If you only have high y+-values where the inlet meets the wall, this might be due to either the mesh quality or because your boundary conditions are discontinuous near the wall. If you inspect the solution at this point, do you also see very large changes in velocity, turbulent kinetic energy, turbulence dissipation?

[giovanni.medici]

Maybe the inlet is simulating the engine exhaust?

[Orangade]

Quote:

Originally Posted by bigfootedrockmidget

But if you remove the inlet, how is there flow in your domain?

Also, do you simulate a model aircraft in a wind tunnel? Why is there an inlet connected to a wall in your configuration? Do you have a picture of your geometry, with inlet, outlet, freestream, wall, .. boundary conditions shown?

If you only have high y+-values where the inlet meets the wall, this might be due to either the mesh quality or because your boundary conditions are discontinuous near the wall. If you inspect the solution at this point, do you also see very large changes in velocity, turbulent kinetic energy, turbulence dissipation?

Thank you for your reply. I sumbitted a photo of a generic aircraft (since I cannot share my specific configuration) with the boundary conditions marked. I apply standard wall function to all zero heatflux walls. The mesh was created to match yplus of 50. The farfield wall is set as the outer faces of a large box containing the aircraft. Also, I added the input file I am using. It's an external flow problem of an aircraft in high transonic flow, where I need to apply an inlet condition to the inlet section simulate the effect of air suction into the engine inlet.
When the area marked as "Inlet Wall" has zero heatflux boundary condition, yplus values are small and there are no convergence issues. When I apply inlet total conditions boundary conditions then I get convergence issues and high yplus values in the contour that connects the noslip wall boundary condition area and the inlet boundary condition. Therefore I assume my mesh quality is sufficient and the issue is the inlet boundary condition implementation. Maybe my selection of the proper boundary condition was wrong?
I can't seem to find any abnormal changes of velocity/Mach/pressure contours when inspecting the solution. I am adding tke and turbulence dissipation to the outputs and I will check them as well.

[giovanni.medici]

Quote:

Originally Posted by Orangade

Thank you for your reply. I sumbitted a photo of a generic aircraft (since I cannot share my specific configuration) with the boundary conditions marked. I apply standard wall function to all zero heatflux walls. The mesh was created to match yplus of 50. The farfield wall is set as the outer faces of a large box containing the aircraft. Also, I added the input file I am using. It's an external flow problem of an aircraft in high transonic flow, where I need to apply an inlet condition to the inlet section simulate the effect of air suction into the engine inlet.

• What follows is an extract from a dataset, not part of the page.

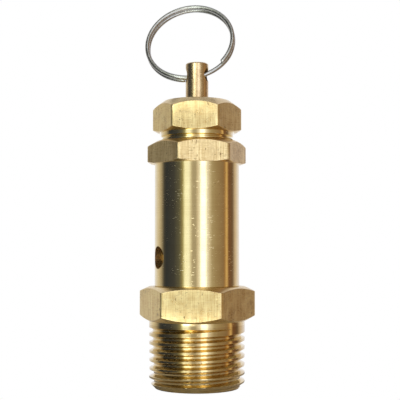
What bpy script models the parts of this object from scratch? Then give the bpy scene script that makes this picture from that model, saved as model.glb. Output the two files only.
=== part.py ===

When the area marked as "Inlet Wall" has zero heatflux boundary condition, yplus values are small and there are no convergence issues. When I apply inlet total conditions boundary conditions then I get convergence issues and high yplus values in the contour that connects the noslip wall boundary condition area and the inlet boundary condition. Therefore I assume my mesh quality is sufficient and the issue is the inlet boundary condition implementation. Maybe my selection of the proper boundary condition was wrong?

I can't seem to find any abnormal changes of velocity/Mach/pressure contours when inspecting the solution. I am adding tke and turbulence dissipation to the outputs and I will check them as well.

Thanks for sharing the configuration and providing more info. According to your picture (I understand the canopy like shape is facing the flow), I’d say that CFD-wise the “engine inlet” should be an Outlet BC. Did you try that?